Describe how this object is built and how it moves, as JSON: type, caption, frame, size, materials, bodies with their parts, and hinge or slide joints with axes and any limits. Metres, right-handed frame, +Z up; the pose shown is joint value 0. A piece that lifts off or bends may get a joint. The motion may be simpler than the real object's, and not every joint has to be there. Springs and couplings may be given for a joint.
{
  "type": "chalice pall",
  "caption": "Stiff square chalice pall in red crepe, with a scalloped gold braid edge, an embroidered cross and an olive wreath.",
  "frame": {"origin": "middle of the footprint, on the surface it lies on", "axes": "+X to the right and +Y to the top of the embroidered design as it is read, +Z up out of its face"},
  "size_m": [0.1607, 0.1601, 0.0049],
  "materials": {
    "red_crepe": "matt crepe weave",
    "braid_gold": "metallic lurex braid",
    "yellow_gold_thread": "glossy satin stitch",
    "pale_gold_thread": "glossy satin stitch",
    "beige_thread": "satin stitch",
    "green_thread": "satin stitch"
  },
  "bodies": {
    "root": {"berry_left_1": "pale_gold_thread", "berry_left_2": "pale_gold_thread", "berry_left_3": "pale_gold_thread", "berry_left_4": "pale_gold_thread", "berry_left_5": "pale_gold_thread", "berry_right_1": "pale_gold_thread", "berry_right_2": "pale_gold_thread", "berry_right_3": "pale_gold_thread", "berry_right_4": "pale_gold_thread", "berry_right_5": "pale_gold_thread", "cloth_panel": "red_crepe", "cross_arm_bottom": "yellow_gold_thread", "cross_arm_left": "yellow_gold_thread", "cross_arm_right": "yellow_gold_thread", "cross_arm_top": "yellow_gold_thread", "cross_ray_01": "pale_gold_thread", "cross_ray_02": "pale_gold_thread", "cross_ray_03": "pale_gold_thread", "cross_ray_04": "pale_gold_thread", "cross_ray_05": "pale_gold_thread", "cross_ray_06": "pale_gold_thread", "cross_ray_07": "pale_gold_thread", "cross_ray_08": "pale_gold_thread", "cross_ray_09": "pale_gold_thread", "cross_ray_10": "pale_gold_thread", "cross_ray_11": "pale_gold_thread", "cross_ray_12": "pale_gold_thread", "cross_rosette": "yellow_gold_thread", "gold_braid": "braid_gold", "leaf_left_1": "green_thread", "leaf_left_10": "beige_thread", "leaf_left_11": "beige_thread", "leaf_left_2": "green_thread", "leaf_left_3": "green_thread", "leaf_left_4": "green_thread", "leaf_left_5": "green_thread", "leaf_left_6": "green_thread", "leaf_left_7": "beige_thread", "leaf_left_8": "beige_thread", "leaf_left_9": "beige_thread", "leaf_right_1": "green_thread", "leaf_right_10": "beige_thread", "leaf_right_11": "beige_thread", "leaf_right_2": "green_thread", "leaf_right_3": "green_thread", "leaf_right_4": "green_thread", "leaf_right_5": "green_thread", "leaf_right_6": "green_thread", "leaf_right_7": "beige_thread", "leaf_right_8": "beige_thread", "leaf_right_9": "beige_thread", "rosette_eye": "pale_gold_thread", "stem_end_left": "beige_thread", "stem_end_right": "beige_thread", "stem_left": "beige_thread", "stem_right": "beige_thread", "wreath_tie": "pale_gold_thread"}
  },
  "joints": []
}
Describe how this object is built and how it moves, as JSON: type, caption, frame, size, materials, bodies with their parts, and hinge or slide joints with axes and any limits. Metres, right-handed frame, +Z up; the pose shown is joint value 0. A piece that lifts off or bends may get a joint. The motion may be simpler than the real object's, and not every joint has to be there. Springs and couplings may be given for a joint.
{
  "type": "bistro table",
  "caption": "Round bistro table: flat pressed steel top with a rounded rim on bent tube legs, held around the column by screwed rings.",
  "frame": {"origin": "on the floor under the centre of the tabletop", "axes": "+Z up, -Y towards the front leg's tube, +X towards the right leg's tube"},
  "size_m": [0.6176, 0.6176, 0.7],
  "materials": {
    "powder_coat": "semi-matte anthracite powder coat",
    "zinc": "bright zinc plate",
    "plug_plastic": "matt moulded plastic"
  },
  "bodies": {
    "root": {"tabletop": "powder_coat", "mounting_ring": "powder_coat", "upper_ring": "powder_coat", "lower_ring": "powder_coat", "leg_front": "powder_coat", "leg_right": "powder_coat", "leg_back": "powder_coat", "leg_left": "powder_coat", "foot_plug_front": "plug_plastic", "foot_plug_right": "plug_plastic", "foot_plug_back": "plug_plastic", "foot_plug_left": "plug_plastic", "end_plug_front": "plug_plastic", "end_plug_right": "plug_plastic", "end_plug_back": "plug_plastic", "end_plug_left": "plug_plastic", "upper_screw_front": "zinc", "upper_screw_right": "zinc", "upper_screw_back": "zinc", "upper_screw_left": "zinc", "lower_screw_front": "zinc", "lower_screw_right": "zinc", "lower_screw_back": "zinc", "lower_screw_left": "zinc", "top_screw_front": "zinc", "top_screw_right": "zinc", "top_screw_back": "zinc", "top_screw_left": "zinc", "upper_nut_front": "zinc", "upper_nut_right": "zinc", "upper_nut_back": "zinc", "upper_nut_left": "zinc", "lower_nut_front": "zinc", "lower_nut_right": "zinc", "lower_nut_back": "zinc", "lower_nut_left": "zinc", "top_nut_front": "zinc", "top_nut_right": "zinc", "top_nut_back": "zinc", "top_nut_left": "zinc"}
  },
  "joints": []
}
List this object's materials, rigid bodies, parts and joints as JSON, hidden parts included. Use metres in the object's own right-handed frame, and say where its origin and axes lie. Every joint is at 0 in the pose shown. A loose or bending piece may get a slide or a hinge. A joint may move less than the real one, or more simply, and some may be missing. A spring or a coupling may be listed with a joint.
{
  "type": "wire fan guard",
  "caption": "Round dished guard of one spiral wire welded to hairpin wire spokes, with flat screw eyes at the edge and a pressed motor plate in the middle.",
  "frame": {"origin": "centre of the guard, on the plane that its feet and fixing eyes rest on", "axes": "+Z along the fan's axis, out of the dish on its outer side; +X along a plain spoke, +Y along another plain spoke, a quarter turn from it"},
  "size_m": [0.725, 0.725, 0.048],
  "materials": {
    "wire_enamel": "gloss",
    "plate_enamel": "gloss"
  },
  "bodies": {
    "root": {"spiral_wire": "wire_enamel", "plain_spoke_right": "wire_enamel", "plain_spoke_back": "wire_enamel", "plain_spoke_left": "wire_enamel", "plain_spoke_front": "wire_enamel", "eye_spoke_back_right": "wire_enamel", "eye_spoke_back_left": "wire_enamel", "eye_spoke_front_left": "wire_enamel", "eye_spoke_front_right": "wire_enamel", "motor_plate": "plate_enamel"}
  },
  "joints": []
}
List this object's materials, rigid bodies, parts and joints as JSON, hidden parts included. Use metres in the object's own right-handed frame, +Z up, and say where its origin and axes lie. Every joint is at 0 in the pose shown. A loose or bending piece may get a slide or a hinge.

# [Task to complete]
Quote all the records. Keep every word exact.

# [The reply]
Describe how this object is built and how it moves, as JSON: type, caption, frame, size, materials, bodies with their parts, and hinge or slide joints with axes and any limits. Metres, right-handed frame, +Z up; the pose shown is joint value 0. A piece that lifts off or bends may get a joint. The motion may be simpler than the real object's, and not every joint has to be there. Springs and couplings may be given for a joint.
{
  "type": "chalice pall",
  "caption": "Stiff square chalice pall in red crepe, with a scalloped gold braid edge, an embroidered cross and an olive wreath.",
  "frame": {"origin": "middle of the footprint, on the surface it lies on", "axes": "+X to the right and +Y to the top of the embroidered design as it is read, +Z up out of its face"},
  "size_m": [0.1607, 0.1601, 0.0049],
  "materials": {
    "red_crepe": "matt crepe weave",
    "braid_gold": "metallic lurex braid",
    "yellow_gold_thread": "glossy satin stitch",
    "pale_gold_thread": "glossy satin stitch",
    "beige_thread": "satin stitch",
    "green_thread": "satin stitch"
  },
  "bodies": {
    "root": {"berry_left_1": "pale_gold_thread", "berry_left_2": "pale_gold_thread", "berry_left_3": "pale_gold_thread", "berry_left_4": "pale_gold_thread", "berry_left_5": "pale_gold_thread", "berry_right_1": "pale_gold_thread", "berry_right_2": "pale_gold_thread", "berry_right_3": "pale_gold_thread", "berry_right_4": "pale_gold_thread", "berry_right_5": "pale_gold_thread", "cloth_panel": "red_crepe", "cross_arm_bottom": "yellow_gold_thread", "cross_arm_left": "yellow_gold_thread", "cross_arm_right": "yellow_gold_thread", "cross_arm_top": "yellow_gold_thread", "cross_ray_01": "pale_gold_thread", "cross_ray_02": "pale_gold_thread", "cross_ray_03": "pale_gold_thread", "cross_ray_04": "pale_gold_thread", "cross_ray_05": "pale_gold_thread", "cross_ray_06": "pale_gold_thread", "cross_ray_07": "pale_gold_thread", "cross_ray_08": "pale_gold_thread", "cross_ray_09": "pale_gold_thread", "cross_ray_10": "pale_gold_thread", "cross_ray_11": "pale_gold_thread", "cross_ray_12": "pale_gold_thread", "cross_rosette": "yellow_gold_thread", "gold_braid": "braid_gold", "leaf_left_1": "green_thread", "leaf_left_10": "beige_thread", "leaf_left_11": "beige_thread", "leaf_left_2": "green_thread", "leaf_left_3": "green_thread", "leaf_left_4": "green_thread", "leaf_left_5": "green_thread", "leaf_left_6": "green_thread", "leaf_left_7": "beige_thread", "leaf_left_8": "beige_thread", "leaf_left_9": "beige_thread", "leaf_right_1": "green_thread", "leaf_right_10": "beige_thread", "leaf_right_11": "beige_thread", "leaf_right_2": "green_thread", "leaf_right_3": "green_thread", "leaf_right_4": "green_thread", "leaf_right_5": "green_thread", "leaf_right_6": "green_thread", "leaf_right_7": "beige_thread", "leaf_right_8": "beige_thread", "leaf_right_9": "beige_thread", "rosette_eye": "pale_gold_thread", "stem_end_left": "beige_thread", "stem_end_right": "beige_thread", "stem_left": "beige_thread", "stem_right": "beige_thread", "wreath_tie": "pale_gold_thread"}
  },
  "joints": []
}
Describe how this object is built and how it moves, as JSON: type, caption, frame, size, materials, bodies with their parts, and hinge or slide joints with axes and any limits. Metres, right-handed frame, +Z up; the pose shown is joint value 0. A piece that lifts off or bends may get a joint. The motion may be simpler than the real object's, and not every joint has to be there. Springs and couplings may be given for a joint.
{
  "type": "bistro table",
  "caption": "Round bistro table: flat pressed steel top with a rounded rim on bent tube legs, held around the column by screwed rings.",
  "frame": {"origin": "on the floor under the centre of the tabletop", "axes": "+Z up, -Y towards the front leg's tube, +X towards the right leg's tube"},
  "size_m": [0.6176, 0.6176, 0.7],
  "materials": {
    "powder_coat": "semi-matte anthracite powder coat",
    "zinc": "bright zinc plate",
    "plug_plastic": "matt moulded plastic"
  },
  "bodies": {
    "root": {"tabletop": "powder_coat", "mounting_ring": "powder_coat", "upper_ring": "powder_coat", "lower_ring": "powder_coat", "leg_front": "powder_coat", "leg_right": "powder_coat", "leg_back": "powder_coat", "leg_left": "powder_coat", "foot_plug_front": "plug_plastic", "foot_plug_right": "plug_plastic", "foot_plug_back": "plug_plastic", "foot_plug_left": "plug_plastic", "end_plug_front": "plug_plastic", "end_plug_right": "plug_plastic", "end_plug_back": "plug_plastic", "end_plug_left": "plug_plastic", "upper_screw_front": "zinc", "upper_screw_right": "zinc", "upper_screw_back": "zinc", "upper_screw_left": "zinc", "lower_screw_front": "zinc", "lower_screw_right": "zinc", "lower_screw_back": "zinc", "lower_screw_left": "zinc", "top_screw_front": "zinc", "top_screw_right": "zinc", "top_screw_back": "zinc", "top_screw_left": "zinc", "upper_nut_front": "zinc", "upper_nut_right": "zinc", "upper_nut_back": "zinc", "upper_nut_left": "zinc", "lower_nut_front": "zinc", "lower_nut_right": "zinc", "lower_nut_back": "zinc", "lower_nut_left": "zinc", "top_nut_front": "zinc", "top_nut_right": "zinc", "top_nut_back": "zinc", "top_nut_left": "zinc"}
  },
  "joints": []
}
List this object's materials, rigid bodies, parts and joints as JSON, hidden parts included. Use metres in the object's own right-handed frame, and say where its origin and axes lie. Every joint is at 0 in the pose shown. A loose or bending piece may get a slide or a hinge. A joint may move less than the real one, or more simply, and some may be missing. A spring or a coupling may be listed with a joint.
{
  "type": "wire fan guard",
  "caption": "Round dished guard of one spiral wire welded to hairpin wire spokes, with flat screw eyes at the edge and a pressed motor plate in the middle.",
  "frame": {"origin": "centre of the guard, on the plane that its feet and fixing eyes rest on", "axes": "+Z along the fan's axis, out of the dish on its outer side; +X along a plain spoke, +Y along another plain spoke, a quarter turn from it"},
  "size_m": [0.725, 0.725, 0.048],
  "materials": {
    "wire_enamel": "gloss",
    "plate_enamel": "gloss"
  },
  "bodies": {
    "root": {"spiral_wire": "wire_enamel", "plain_spoke_right": "wire_enamel", "plain_spoke_back": "wire_enamel", "plain_spoke_left": "wire_enamel", "plain_spoke_front": "wire_enamel", "eye_spoke_back_right": "wire_enamel", "eye_spoke_back_left": "wire_enamel", "eye_spoke_front_left": "wire_enamel", "eye_spoke_front_right": "wire_enamel", "motor_plate": "plate_enamel"}
  },
  "joints": []
}
List this object's materials, rigid bodies, parts and joints as JSON, hidden parts included. Use metres in the object's own right-handed frame, +Z up, and say where its origin and axes lie. Every joint is at 0 in the pose shown. A loose or bending piece may get a slide or a hinge.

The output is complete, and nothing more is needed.